Every line of the material is to be repeated exactly as it stands.

----- Recorded information -----

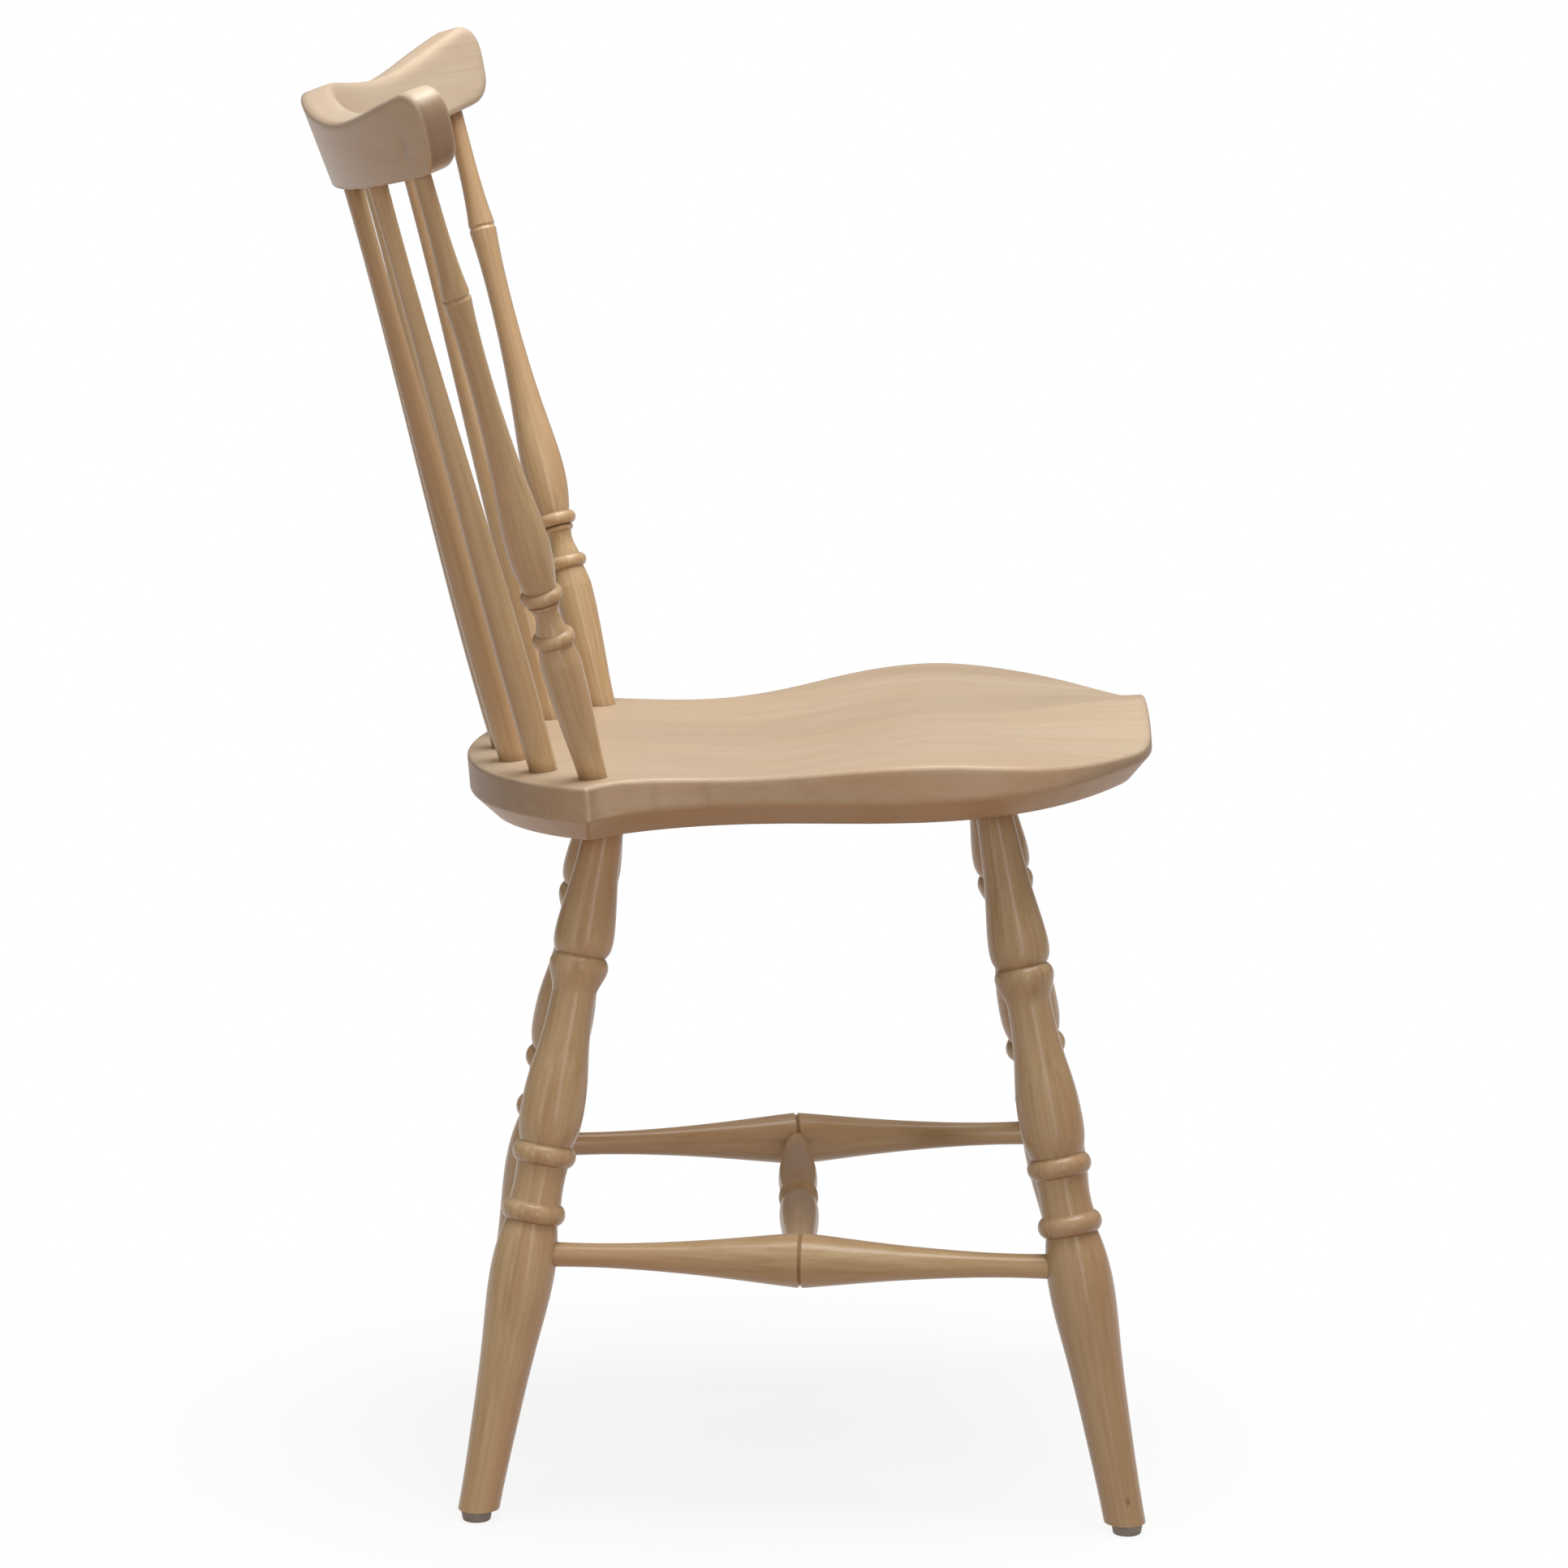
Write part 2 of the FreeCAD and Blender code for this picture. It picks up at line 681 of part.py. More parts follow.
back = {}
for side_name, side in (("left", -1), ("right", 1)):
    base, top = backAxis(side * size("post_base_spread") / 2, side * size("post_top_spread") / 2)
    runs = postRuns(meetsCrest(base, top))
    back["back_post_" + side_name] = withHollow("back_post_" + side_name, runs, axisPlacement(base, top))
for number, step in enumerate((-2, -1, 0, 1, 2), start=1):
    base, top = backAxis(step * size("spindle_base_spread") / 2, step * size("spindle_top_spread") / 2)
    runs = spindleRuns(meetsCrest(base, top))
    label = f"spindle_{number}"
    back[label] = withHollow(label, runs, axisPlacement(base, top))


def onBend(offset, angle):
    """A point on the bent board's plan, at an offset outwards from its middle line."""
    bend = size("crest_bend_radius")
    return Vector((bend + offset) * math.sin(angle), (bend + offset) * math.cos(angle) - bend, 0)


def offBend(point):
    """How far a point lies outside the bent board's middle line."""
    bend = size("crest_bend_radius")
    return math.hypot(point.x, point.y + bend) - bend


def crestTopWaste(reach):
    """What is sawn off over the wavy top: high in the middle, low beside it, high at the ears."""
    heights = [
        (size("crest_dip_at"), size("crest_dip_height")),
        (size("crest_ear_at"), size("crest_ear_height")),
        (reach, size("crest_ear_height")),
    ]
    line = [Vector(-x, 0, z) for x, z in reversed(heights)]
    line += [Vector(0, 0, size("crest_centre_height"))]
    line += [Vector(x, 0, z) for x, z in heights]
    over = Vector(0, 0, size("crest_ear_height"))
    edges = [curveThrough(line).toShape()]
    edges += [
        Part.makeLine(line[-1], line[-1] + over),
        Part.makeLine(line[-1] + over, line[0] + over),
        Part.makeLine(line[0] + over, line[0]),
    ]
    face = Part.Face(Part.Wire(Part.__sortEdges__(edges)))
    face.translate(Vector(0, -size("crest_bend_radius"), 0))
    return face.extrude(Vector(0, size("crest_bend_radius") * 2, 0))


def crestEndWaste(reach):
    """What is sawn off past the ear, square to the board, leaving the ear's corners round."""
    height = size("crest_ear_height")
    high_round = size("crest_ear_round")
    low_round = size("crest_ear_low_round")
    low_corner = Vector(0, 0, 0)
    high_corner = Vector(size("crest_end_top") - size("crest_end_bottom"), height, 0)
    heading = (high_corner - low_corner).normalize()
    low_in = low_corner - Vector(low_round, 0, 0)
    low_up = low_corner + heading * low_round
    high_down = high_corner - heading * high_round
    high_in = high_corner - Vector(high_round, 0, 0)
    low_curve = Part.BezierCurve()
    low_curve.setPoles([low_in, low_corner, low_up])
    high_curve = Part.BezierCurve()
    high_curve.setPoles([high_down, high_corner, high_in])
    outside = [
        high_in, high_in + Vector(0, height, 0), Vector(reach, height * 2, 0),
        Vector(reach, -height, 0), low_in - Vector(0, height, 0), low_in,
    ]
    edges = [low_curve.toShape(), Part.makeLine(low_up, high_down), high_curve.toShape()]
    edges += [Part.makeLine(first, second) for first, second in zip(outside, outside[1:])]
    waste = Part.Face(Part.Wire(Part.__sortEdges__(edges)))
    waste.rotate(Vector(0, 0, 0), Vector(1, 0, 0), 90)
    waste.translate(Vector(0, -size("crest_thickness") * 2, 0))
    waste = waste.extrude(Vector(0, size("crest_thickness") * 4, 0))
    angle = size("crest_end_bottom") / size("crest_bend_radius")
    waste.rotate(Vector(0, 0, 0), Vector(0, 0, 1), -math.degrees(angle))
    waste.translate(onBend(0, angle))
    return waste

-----

**Output below**
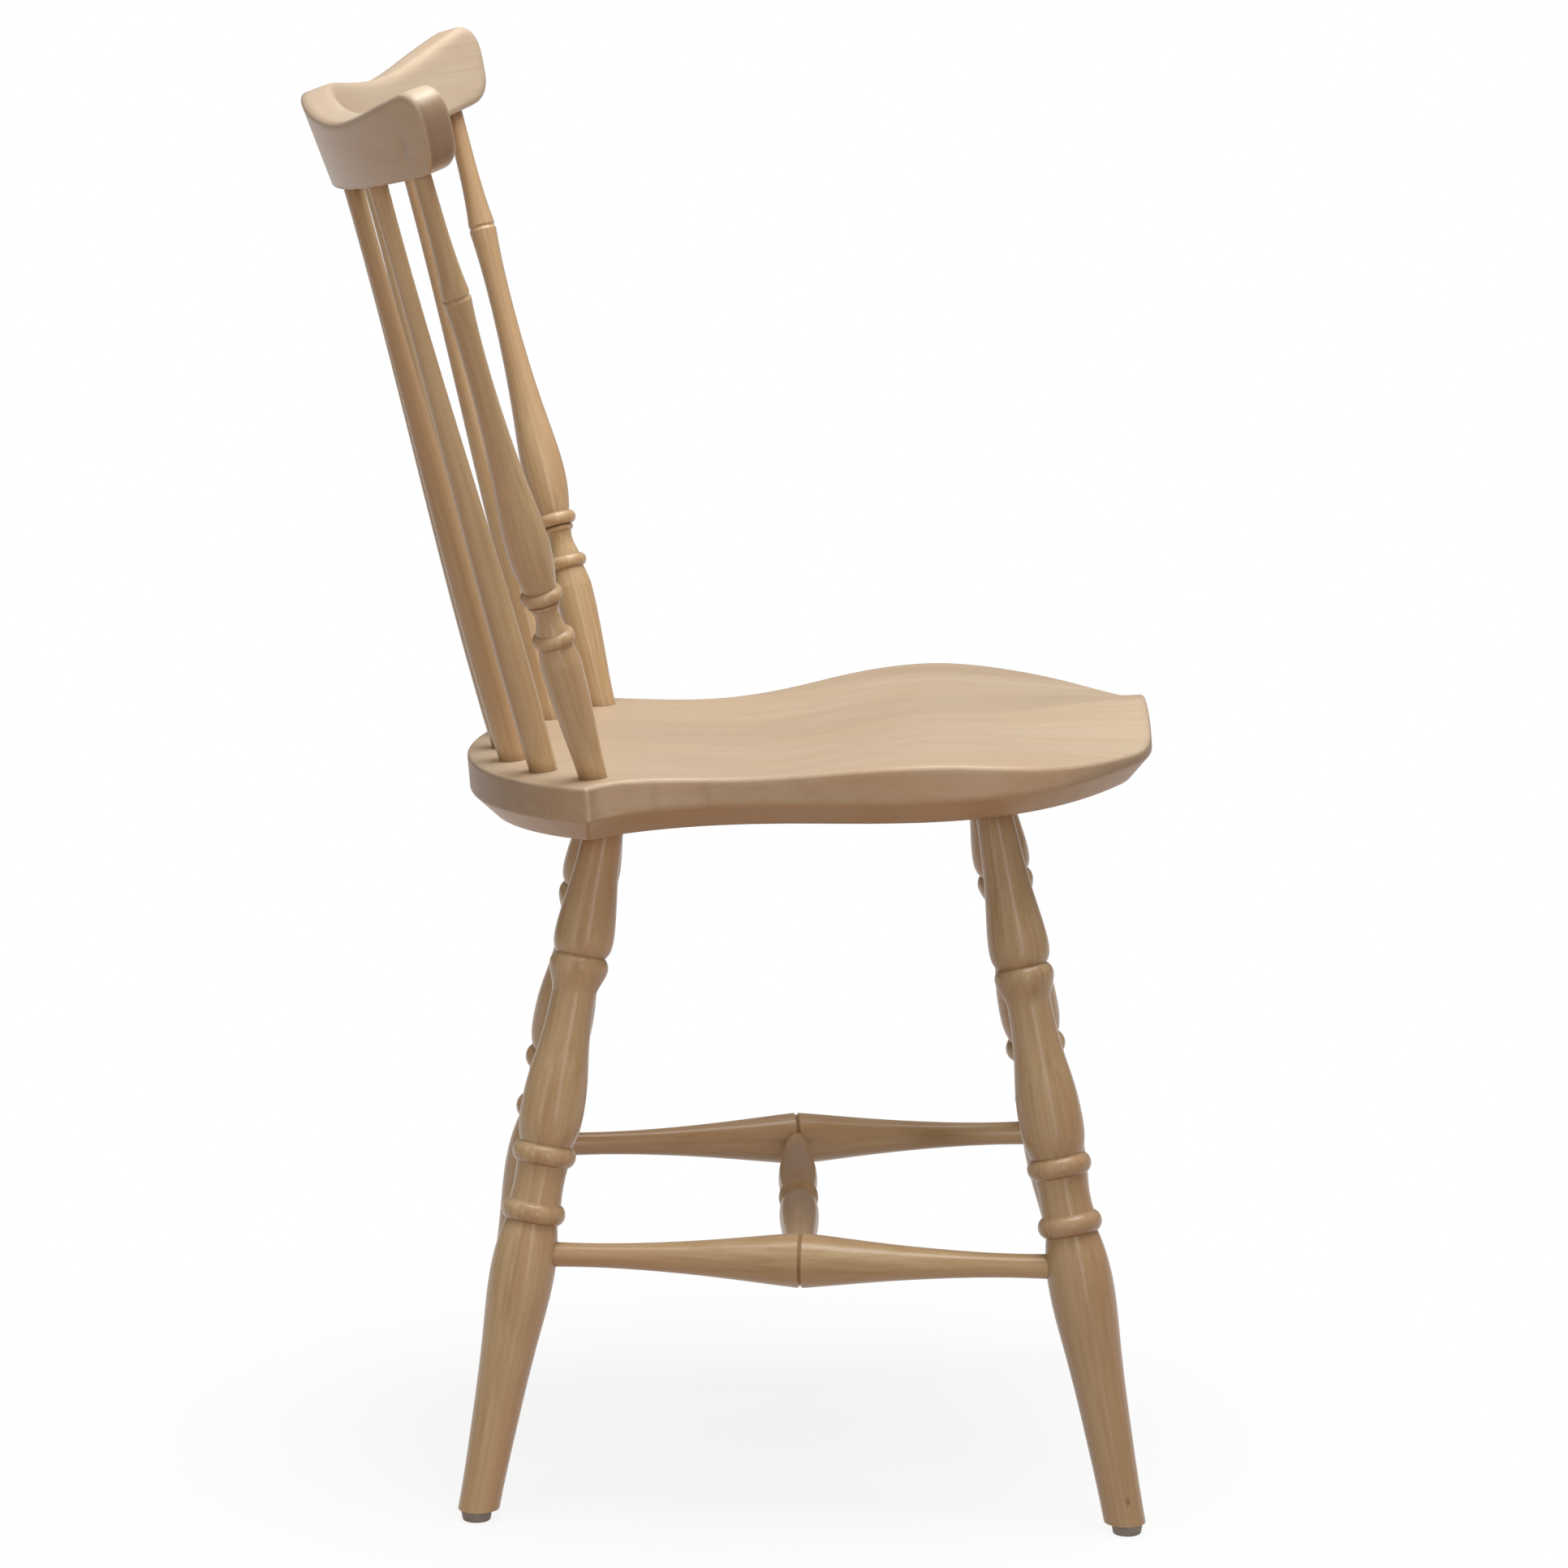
Write part 2 of the FreeCAD and Blender code for this picture. It picks up at line 681 of part.py. More parts follow.
back = {}
for side_name, side in (("left", -1), ("right", 1)):
    base, top = backAxis(side * size("post_base_spread") / 2, side * size("post_top_spread") / 2)
    runs = postRuns(meetsCrest(base, top))
    back["back_post_" + side_name] = withHollow("back_post_" + side_name, runs, axisPlacement(base, top))
for number, step in enumerate((-2, -1, 0, 1, 2), start=1):
    base, top = backAxis(step * size("spindle_base_spread") / 2, step * size("spindle_top_spread") / 2)
    runs = spindleRuns(meetsCrest(base, top))
    label = f"spindle_{number}"
    back[label] = withHollow(label, runs, axisPlacement(base, top))


def onBend(offset, angle):
    """A point on the bent board's plan, at an offset outwards from its middle line."""
    bend = size("crest_bend_radius")
    return Vector((bend + offset) * math.sin(angle), (bend + offset) * math.cos(angle) - bend, 0)


def offBend(point):
    """How far a point lies outside the bent board's middle line."""
    bend = size("crest_bend_radius")
    return math.hypot(point.x, point.y + bend) - bend


def crestTopWaste(reach):
    """What is sawn off over the wavy top: high in the middle, low beside it, high at the ears."""
    heights = [
        (size("crest_dip_at"), size("crest_dip_height")),
        (size("crest_ear_at"), size("crest_ear_height")),
        (reach, size("crest_ear_height")),
    ]
    line = [Vector(-x, 0, z) for x, z in reversed(heights)]
    line += [Vector(0, 0, size("crest_centre_height"))]
    line += [Vector(x, 0, z) for x, z in heights]
    over = Vector(0, 0, size("crest_ear_height"))
    edges = [curveThrough(line).toShape()]
    edges += [
        Part.makeLine(line[-1], line[-1] + over),
        Part.makeLine(line[-1] + over, line[0] + over),
        Part.makeLine(line[0] + over, line[0]),
    ]
    face = Part.Face(Part.Wire(Part.__sortEdges__(edges)))
    face.translate(Vector(0, -size("crest_bend_radius"), 0))
    return face.extrude(Vector(0, size("crest_bend_radius") * 2, 0))


def crestEndWaste(reach):
    """What is sawn off past the ear, square to the board, leaving the ear's corners round."""
    height = size("crest_ear_height")
    high_round = size("crest_ear_round")
    low_round = size("crest_ear_low_round")
    low_corner = Vector(0, 0, 0)
    high_corner = Vector(size("crest_end_top") - size("crest_end_bottom"), height, 0)
    heading = (high_corner - low_corner).normalize()
    low_in = low_corner - Vector(low_round, 0, 0)
    low_up = low_corner + heading * low_round
    high_down = high_corner - heading * high_round
    high_in = high_corner - Vector(high_round, 0, 0)
    low_curve = Part.BezierCurve()
    low_curve.setPoles([low_in, low_corner, low_up])
    high_curve = Part.BezierCurve()
    high_curve.setPoles([high_down, high_corner, high_in])
    outside = [
        high_in, high_in + Vector(0, height, 0), Vector(reach, height * 2, 0),
        Vector(reach, -height, 0), low_in - Vector(0, height, 0), low_in,
    ]
    edges = [low_curve.toShape(), Part.makeLine(low_up, high_down), high_curve.toShape()]
    edges += [Part.makeLine(first, second) for first, second in zip(outside, outside[1:])]
    waste = Part.Face(Part.Wire(Part.__sortEdges__(edges)))
    waste.rotate(Vector(0, 0, 0), Vector(1, 0, 0), 90)
    waste.translate(Vector(0, -size("crest_thickness") * 2, 0))
    waste = waste.extrude(Vector(0, size("crest_thickness") * 4, 0))
    angle = size("crest_end_bottom") / size("crest_bend_radius")
    waste.rotate(Vector(0, 0, 0), Vector(0, 0, 1), -math.degrees(angle))
    waste.translate(onBend(0, angle))
    return waste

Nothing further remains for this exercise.